Crucially, the creed does not say the Son was begotten at a point in time—it implies an eternal relation within the Godhead. There was no moment when the Father existed without the Son. The generation is eternal, not sequential. This is what theologians call the doctrine of eternal generation, and it is affirmed in texts like John 1:1 and Hebrews 1:3.

Why This Distinction Still Matters

If the Son were made, He would be a creature—finite, contingent, dependent. Our faith in Him would be creature-worship. If He is begotten in the eternal, divine sense the creed intends, then faith in Christ is faith in God—and our salvation rests on the most secure foundation possible: the eternal, uncreated nature of God Himself.

Frequently Asked Questions

What does 'begotten, not made' mean in the Nicene Creed?

The phrase 'begotten, not made' (Latin: genitum, non factum) distinguishes the Son's eternal relationship to the Father from the relationship of creatures to God. The Son is eternally generated from the Father's being, sharing the same divine substance, while creatures are made from nothing by an act of God's will. This distinction, hammered out against Arianism at the Council of Nicaea in 325 AD, establishes that the Son is truly and fully God, not a superior creature.

What is eternal generation and where does the doctrine come from?

Eternal generation is the theological term for the Son's eternal, necessary, and continuous derivation of his personal existence from the Father within the immanent Trinity. The doctrine draws on biblical language such as John 1:14 ('only begotten of the Father'), John 5:26, and the Father-Son relational language throughout John's Gospel. Theologians from Origen in the third century to Athanasius, the Cappadocians, and Augustine developed and refined the concept as the church sought to articulate how three persons can be one God.

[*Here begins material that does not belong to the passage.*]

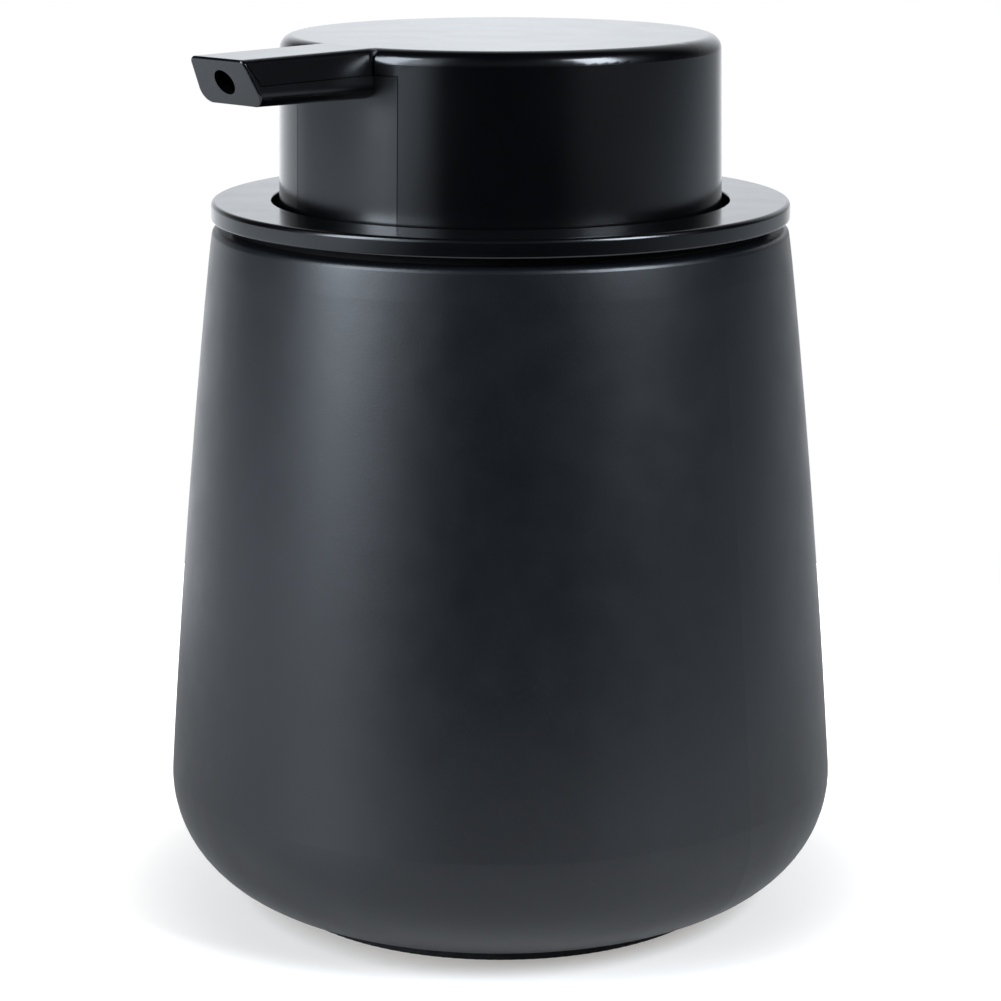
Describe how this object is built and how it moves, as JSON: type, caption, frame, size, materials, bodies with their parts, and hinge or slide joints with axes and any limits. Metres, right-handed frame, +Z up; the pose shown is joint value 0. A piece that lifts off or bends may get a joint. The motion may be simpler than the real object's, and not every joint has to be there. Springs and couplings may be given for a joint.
{
  "type": "soap pump dispenser",
  "caption": "Tapered round stoneware soap vessel with a lift-off lid ring and a wide press cap whose flat spout swivels and pumps liquid soap.",
  "frame": {"origin": "on the vessel's axis, at the face of the foot pad that it stands on", "axes": "+Z up along the vessel's axis, the spout points towards -Y at rest, +X is to the right seen from the front"},
  "size_m": [0.1068, 0.111, 0.1384],
  "materials": {
    "vessel_glaze": "matt anthracite stoneware glaze with a fine speckle",
    "pad_foam": "matt non-slip foam",
    "head_plastic": "satin black",
    "insert_plastic": "satin black",
    "lid_plastic": "satin black",
    "well_plastic": "matt black",
    "seal_silicone": "soft matt black silicone",
    "nut_plastic": "white",
    "housing_plastic": "natural translucent white",
    "collar_plastic": "black",
    "tube_plastic": "natural translucent",
    "piston_plastic": "natural white, soft",
    "stem_plastic": "black",
    "steel_ball": "polished",
    "spring_steel": "drawn wire"
  },
  "bodies": {
    "vessel": {"vessel": "vessel_glaze", "foot_pad": "pad_foam"},
    "lid": {"lid_ring": "lid_plastic", "pump_well": "well_plastic", "mouth_gasket": "seal_silicone", "housing_washer": "seal_silicone", "clamp_nut": "nut_plastic", "pump_housing": "housing_plastic", "guide_collar": "collar_plastic", "stem_wiper": "seal_silicone", "ball_retainer": "piston_plastic", "dip_tube": "tube_plastic"},
    "inlet_valve": {"inlet_ball": "steel_ball"},
    "plunger": {"piston": "piston_plastic", "piston_rod": "housing_plastic", "stem": "stem_plastic", "return_spring": "spring_steel"},
    "outlet_valve": {"outlet_ball": "steel_ball"},
    "head": {"head_cover": "head_plastic", "spout_insert": "insert_plastic"}
  },
  "joints": [
    {"name": "lid_lift", "type": "slide", "parent": "vessel", "child": "lid", "axis": [0, 0, 1], "range_m": [0, 0.105]},
    {"name": "pump_press", "type": "slide", "parent": "lid", "child": "plunger", "axis": [0, 0, -1], "range_m": [0, 0.014], "stiffness_N_per_m": 500, "springref_m": -0.016, "deforming": ["return_spring"]},
    {"name": "head_swivel", "type": "hinge", "parent": "plunger", "child": "head", "pos_m": [0, 0, 0.125], "axis": [0, 0, 1], "continuous": true},
    {"name": "inlet_check", "type": "slide", "parent": "lid", "child": "inlet_valve", "axis": [0, 0, 1], "range_m": [0, 0.0012]},
    {"name": "outlet_check", "type": "slide", "parent": "plunger", "child": "outlet_valve", "axis": [0, 0, 1], "range_m": [0, 0.001]}
  ]
}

Why did the Arians reject the doctrine of eternal generation?

Arians, following the Alexandrian presbyter Arius (c. 256–336 AD), argued that if the Son is 'begotten' of the Father, there must have been a time when he did not exist — making him a creature, however exalted. Arius famously insisted 'there was when he was not' (ἦν ποτε ὅτε οὐκ ἦν). The Nicene fathers responded that the Son's generation is eternal and timeless, not a temporal event, so no 'before' exists in which the Son was absent.

How do Reformed theologians understand eternal generation today?

Reformed theologians such as John Calvin, Francis Turretin, and more recently Scott Swain and Michael Allen have affirmed eternal generation as a biblically grounded and confessionally required doctrine. The Westminster Confession and the Second London Baptist Confession both affirm that the Son is 'eternally begotten of the Father.' Some twentieth-century Reformed theologians briefly questioned the doctrine's exegetical basis, but there has been a strong renewal of classical Trinitarian theology in Reformed circles since the 1990s.

Does the doctrine of eternal generation affect how Christians worship?

Eternal generation has significant implications for Christian worship because it grounds the Son's eternal and equal status as the proper object of divine worship alongside the Father and the Spirit. Confessing that the Son is 'begotten, not made' means he is not a creature to be venerated but God himself to be adored. This doctrine also informs Trinitarian doxology — worship directed to the Father, through the Son, in the Holy Spirit — which has structured Christian liturgy from the earliest centuries.